WHAT THIS TASK INVOLVES: Write out all the material exactly. Leave nothing out.

Entries with parts and joints
►

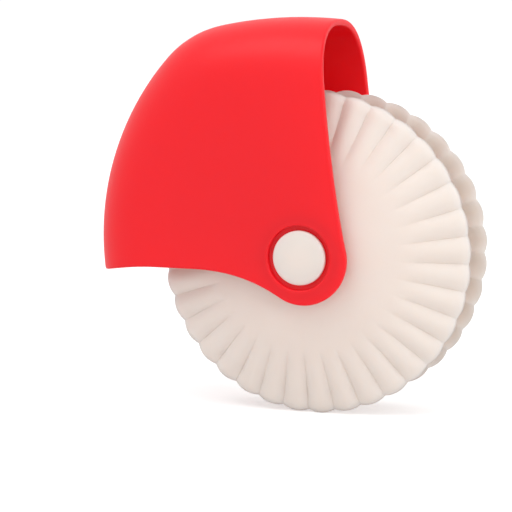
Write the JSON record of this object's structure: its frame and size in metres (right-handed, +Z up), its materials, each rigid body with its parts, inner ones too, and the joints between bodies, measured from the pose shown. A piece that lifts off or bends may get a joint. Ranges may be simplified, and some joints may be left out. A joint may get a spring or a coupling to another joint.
{
  "type": "pastry cutter wheel",
  "caption": "Hand pastry cutter with two fluted, dished wheels side by side on a snap-together axle, under a one-piece curved hood that is also the grip.",
  "frame": {"origin": "on the surface that the wheels stand on, under the middle of the tool's bounding box", "axes": "+X towards the open front of the hood, -Y towards the side of the axle's socket half, +Z up"},
  "size_m": [0.0882, 0.0378, 0.0884],
  "materials": {
    "red_plastic": "satin moulded plastic",
    "ivory_plastic": "satin moulded plastic",
    "sleeve_plastic": "plain moulded plastic"
  },
  "bodies": {
    "root": {"hood": "red_plastic", "axle_socket": "ivory_plastic", "axle_plug": "ivory_plastic", "spacer_sleeve": "sleeve_plastic"},
    "near_wheel": {"near_wheel": "ivory_plastic"},
    "far_wheel": {"far_wheel": "ivory_plastic"}
  },
  "joints": [
    {"name": "near_wheel_spin", "type": "hinge", "parent": "root", "child": "near_wheel", "pos_m": [0.0081, 0, 0.03596], "axis": [0, 1, 0], "continuous": true},
    {"name": "far_wheel_spin", "type": "hinge", "parent": "root", "child": "far_wheel", "pos_m": [0.0081, 0, 0.03596], "axis": [0, 1, 0], "continuous": true}
  ]
}
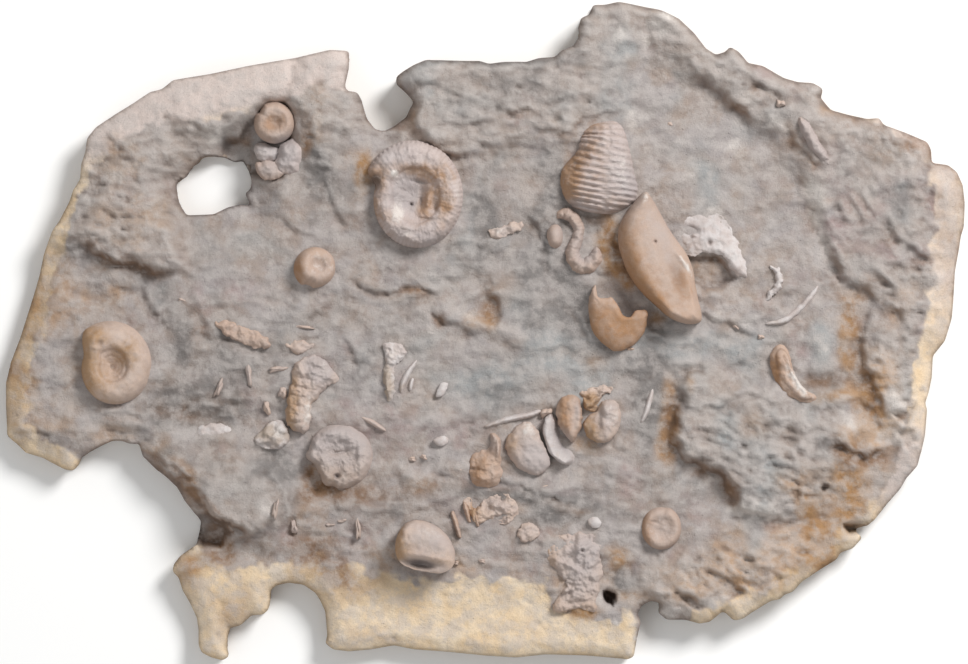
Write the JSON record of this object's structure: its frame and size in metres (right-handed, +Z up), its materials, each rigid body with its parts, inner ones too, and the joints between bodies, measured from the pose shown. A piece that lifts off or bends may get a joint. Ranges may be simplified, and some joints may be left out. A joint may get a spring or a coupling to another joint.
{
  "type": "ammonite fossil slab",
  "caption": "Ragged flat slab of prepared rock that displays ammonites, clam valves, snails, worm tubes and shell splinters in relief, for lying on a flat surface.",
  "frame": {"origin": "centre of the box's underside, on the surface that the slab lies on", "axes": "+X along the slab's long side towards its rounded end, +Y towards its notched edge, +Z up out of the fossil side"},
  "size_m": [0.3, 0.2059, 0.0241],
  "materials": {
    "matrix_grey": "dull grey marl, tan where the rim is weathered",
    "shell_grey": "dull grey-brown fossil shell with fine ribs",
    "shell_cream": "dull cream fossil shell",
    "shell_tan": "smooth tan-brown fossil shell",
    "shell_white": "chalky white shell"
  },
  "bodies": {
    "root": {"matrix_slab": "matrix_grey", "ammonite_large": "shell_grey", "ammonite_west": "shell_cream", "ammonite_centre": "shell_tan", "ammonite_niche": "shell_tan", "ammonite_worn": "shell_cream", "ammonite_tilted": "shell_cream", "ammonite_ring": "shell_tan", "clam_valve": "shell_tan", "clam_broken": "shell_tan", "shell_lace": "shell_white", "clam_crescent": "shell_tan", "oyster_hooked": "shell_tan", "clam_oval": "shell_cream", "clam_edge": "shell_white", "clam_cup_west": "shell_tan", "clam_cup_east": "shell_cream", "shell_crumbs": "shell_cream", "snail_spired": "shell_cream", "lump_spired": "shell_white", "lump_niche_west": "shell_white", "lump_niche_east": "shell_grey", "lump_niche_south": "shell_tan", "ammonite_crumbled": "shell_cream", "shell_heap_west": "shell_cream", "shell_heap_east": "shell_cream", "splinter_broad": "shell_white", "flake_white": "shell_white", "flake_north": "shell_cream", "shard_tan": "shell_tan", "shell_egg": "shell_white", "chip_north": "shell_cream", "chip_east": "shell_white", "chip_south": "shell_white", "ammonite_on_edge": "shell_grey", "worm_tube": "shell_tan", "worm_bead": "shell_tan", "belemnite": "shell_tan", "shell_hook": "shell_white", "shell_arc": "shell_white", "clam_edge_long": "shell_white", "splinter_long": "shell_white", "splinter_short": "shell_white", "splinter_east": "shell_white", "splinter_west": "shell_cream", "slat_a": "shell_tan", "slat_b": "shell_tan", "slat_c": "shell_tan"}
  },
  "joints": []
}
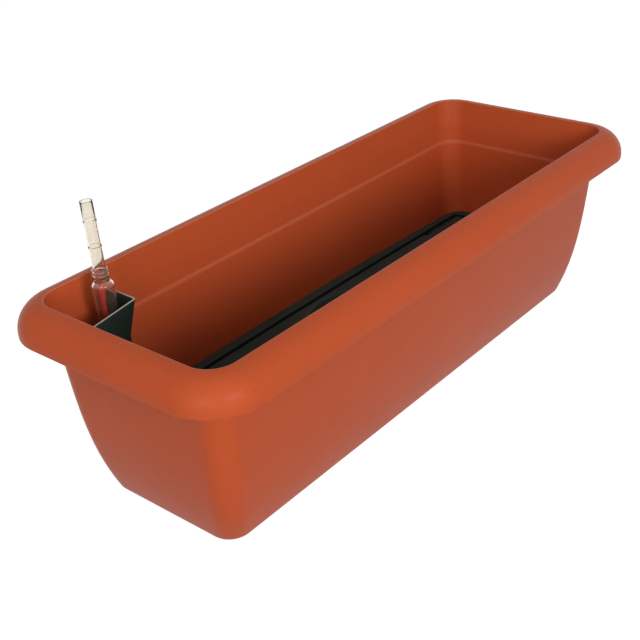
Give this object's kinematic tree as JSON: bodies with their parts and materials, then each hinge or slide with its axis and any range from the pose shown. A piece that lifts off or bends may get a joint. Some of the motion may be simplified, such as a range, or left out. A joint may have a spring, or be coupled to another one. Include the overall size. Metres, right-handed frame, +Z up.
{
  "type": "window box planter",
  "caption": "Long self-watering trough with a rolled rim, a false floor with soil cups, a corner filling shaft and a float gauge.",
  "frame": {"origin": "middle of the footprint, on the surface that the four feet stand on", "axes": "+X along the box, away from the end with the filling shaft; +Y across it, towards the long side with the shaft; +Z up"},
  "size_m": [0.6, 0.232, 0.2384],
  "materials": {
    "terracotta_plastic": "satin, fine orange peel",
    "dark_plastic": "satin",
    "clear_plastic": "clear, glossy",
    "red_plastic": "glossy",
    "float_foam": "matte",
    "plug_rubber": "matte"
  },
  "bodies": {
    "box": {"planter_box": "terracotta_plastic"},
    "plug": {"drain_plug": "plug_rubber"},
    "insert": {"false_floor": "dark_plastic", "soil_cup": "dark_plastic", "left_soil_cup": "dark_plastic", "right_soil_cup": "dark_plastic", "filler_shaft": "dark_plastic"},
    "gauge": {"gauge_body": "clear_plastic", "gauge_tube": "clear_plastic", "gauge_foot": "dark_plastic"},
    "float": {"float_body": "float_foam", "float_rod": "red_plastic"}
  },
  "joints": [
    {"name": "insert_lift", "type": "slide", "parent": "box", "child": "insert", "axis": [0, 0, 1], "range_m": [0, 0.18]},
    {"name": "gauge_lift", "type": "slide", "parent": "insert", "child": "gauge", "axis": [0, 0.0558, 0.9984], "range_m": [0, 0.17]},
    {"name": "float_slide", "type": "slide", "parent": "gauge", "child": "float", "axis": [0, 0.0558, 0.9984], "range_m": [0, 0.04]},
    {"name": "plug_pull", "type": "slide", "parent": "box", "child": "plug", "axis": [0, 0, 1], "range_m": [0, 0.014]}
  ]
}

◄

TASK ANSWER:
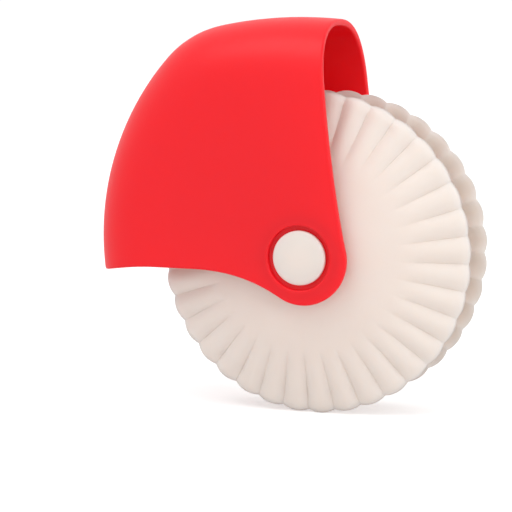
Write the JSON record of this object's structure: its frame and size in metres (right-handed, +Z up), its materials, each rigid body with its parts, inner ones too, and the joints between bodies, measured from the pose shown. A piece that lifts off or bends may get a joint. Ranges may be simplified, and some joints may be left out. A joint may get a spring or a coupling to another joint.
{
  "type": "pastry cutter wheel",
  "caption": "Hand pastry cutter with two fluted, dished wheels side by side on a snap-together axle, under a one-piece curved hood that is also the grip.",
  "frame": {"origin": "on the surface that the wheels stand on, under the middle of the tool's bounding box", "axes": "+X towards the open front of the hood, -Y towards the side of the axle's socket half, +Z up"},
  "size_m": [0.0882, 0.0378, 0.0884],
  "materials": {
    "red_plastic": "satin moulded plastic",
    "ivory_plastic": "satin moulded plastic",
    "sleeve_plastic": "plain moulded plastic"
  },
  "bodies": {
    "root": {"hood": "red_plastic", "axle_socket": "ivory_plastic", "axle_plug": "ivory_plastic", "spacer_sleeve": "sleeve_plastic"},
    "near_wheel": {"near_wheel": "ivory_plastic"},
    "far_wheel": {"far_wheel": "ivory_plastic"}
  },
  "joints": [
    {"name": "near_wheel_spin", "type": "hinge", "parent": "root", "child": "near_wheel", "pos_m": [0.0081, 0, 0.03596], "axis": [0, 1, 0], "continuous": true},
    {"name": "far_wheel_spin", "type": "hinge", "parent": "root", "child": "far_wheel", "pos_m": [0.0081, 0, 0.03596], "axis": [0, 1, 0], "continuous": true}
  ]
}
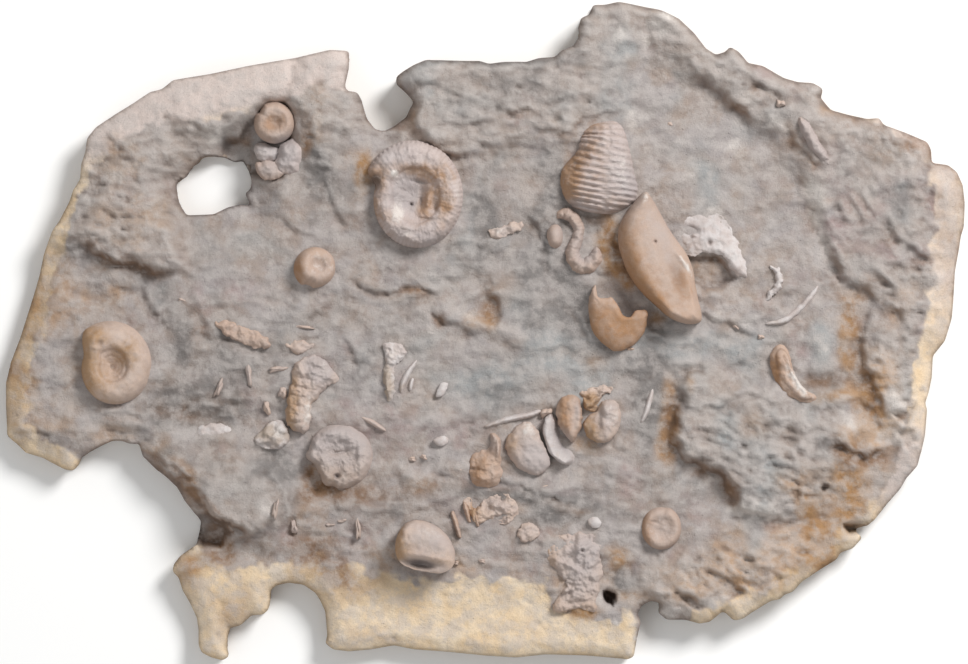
Write the JSON record of this object's structure: its frame and size in metres (right-handed, +Z up), its materials, each rigid body with its parts, inner ones too, and the joints between bodies, measured from the pose shown. A piece that lifts off or bends may get a joint. Ranges may be simplified, and some joints may be left out. A joint may get a spring or a coupling to another joint.
{
  "type": "ammonite fossil slab",
  "caption": "Ragged flat slab of prepared rock that displays ammonites, clam valves, snails, worm tubes and shell splinters in relief, for lying on a flat surface.",
  "frame": {"origin": "centre of the box's underside, on the surface that the slab lies on", "axes": "+X along the slab's long side towards its rounded end, +Y towards its notched edge, +Z up out of the fossil side"},
  "size_m": [0.3, 0.2059, 0.0241],
  "materials": {
    "matrix_grey": "dull grey marl, tan where the rim is weathered",
    "shell_grey": "dull grey-brown fossil shell with fine ribs",
    "shell_cream": "dull cream fossil shell",
    "shell_tan": "smooth tan-brown fossil shell",
    "shell_white": "chalky white shell"
  },
  "bodies": {
    "root": {"matrix_slab": "matrix_grey", "ammonite_large": "shell_grey", "ammonite_west": "shell_cream", "ammonite_centre": "shell_tan", "ammonite_niche": "shell_tan", "ammonite_worn": "shell_cream", "ammonite_tilted": "shell_cream", "ammonite_ring": "shell_tan", "clam_valve": "shell_tan", "clam_broken": "shell_tan", "shell_lace": "shell_white", "clam_crescent": "shell_tan", "oyster_hooked": "shell_tan", "clam_oval": "shell_cream", "clam_edge": "shell_white", "clam_cup_west": "shell_tan", "clam_cup_east": "shell_cream", "shell_crumbs": "shell_cream", "snail_spired": "shell_cream", "lump_spired": "shell_white", "lump_niche_west": "shell_white", "lump_niche_east": "shell_grey", "lump_niche_south": "shell_tan", "ammonite_crumbled": "shell_cream", "shell_heap_west": "shell_cream", "shell_heap_east": "shell_cream", "splinter_broad": "shell_white", "flake_white": "shell_white", "flake_north": "shell_cream", "shard_tan": "shell_tan", "shell_egg": "shell_white", "chip_north": "shell_cream", "chip_east": "shell_white", "chip_south": "shell_white", "ammonite_on_edge": "shell_grey", "worm_tube": "shell_tan", "worm_bead": "shell_tan", "belemnite": "shell_tan", "shell_hook": "shell_white", "shell_arc": "shell_white", "clam_edge_long": "shell_white", "splinter_long": "shell_white", "splinter_short": "shell_white", "splinter_east": "shell_white", "splinter_west": "shell_cream", "slat_a": "shell_tan", "slat_b": "shell_tan", "slat_c": "shell_tan"}
  },
  "joints": []
}
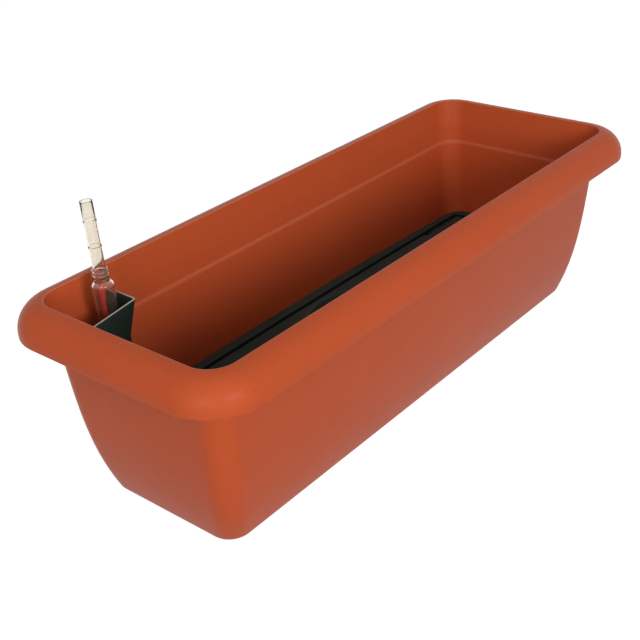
Give this object's kinematic tree as JSON: bodies with their parts and materials, then each hinge or slide with its axis and any range from the pose shown. A piece that lifts off or bends may get a joint. Some of the motion may be simplified, such as a range, or left out. A joint may have a spring, or be coupled to another one. Include the overall size. Metres, right-handed frame, +Z up.
{
  "type": "window box planter",
  "caption": "Long self-watering trough with a rolled rim, a false floor with soil cups, a corner filling shaft and a float gauge.",
  "frame": {"origin": "middle of the footprint, on the surface that the four feet stand on", "axes": "+X along the box, away from the end with the filling shaft; +Y across it, towards the long side with the shaft; +Z up"},
  "size_m": [0.6, 0.232, 0.2384],
  "materials": {
    "terracotta_plastic": "satin, fine orange peel",
    "dark_plastic": "satin",
    "clear_plastic": "clear, glossy",
    "red_plastic": "glossy",
    "float_foam": "matte",
    "plug_rubber": "matte"
  },
  "bodies": {
    "box": {"planter_box": "terracotta_plastic"},
    "plug": {"drain_plug": "plug_rubber"},
    "insert": {"false_floor": "dark_plastic", "soil_cup": "dark_plastic", "left_soil_cup": "dark_plastic", "right_soil_cup": "dark_plastic", "filler_shaft": "dark_plastic"},
    "gauge": {"gauge_body": "clear_plastic", "gauge_tube": "clear_plastic", "gauge_foot": "dark_plastic"},
    "float": {"float_body": "float_foam", "float_rod": "red_plastic"}
  },
  "joints": [
    {"name": "insert_lift", "type": "slide", "parent": "box", "child": "insert", "axis": [0, 0, 1], "range_m": [0, 0.18]},
    {"name": "gauge_lift", "type": "slide", "parent": "insert", "child": "gauge", "axis": [0, 0.0558, 0.9984], "range_m": [0, 0.17]},
    {"name": "float_slide", "type": "slide", "parent": "gauge", "child": "float", "axis": [0, 0.0558, 0.9984], "range_m": [0, 0.04]},
    {"name": "plug_pull", "type": "slide", "parent": "box", "child": "plug", "axis": [0, 0, 1], "range_m": [0, 0.014]}
  ]
}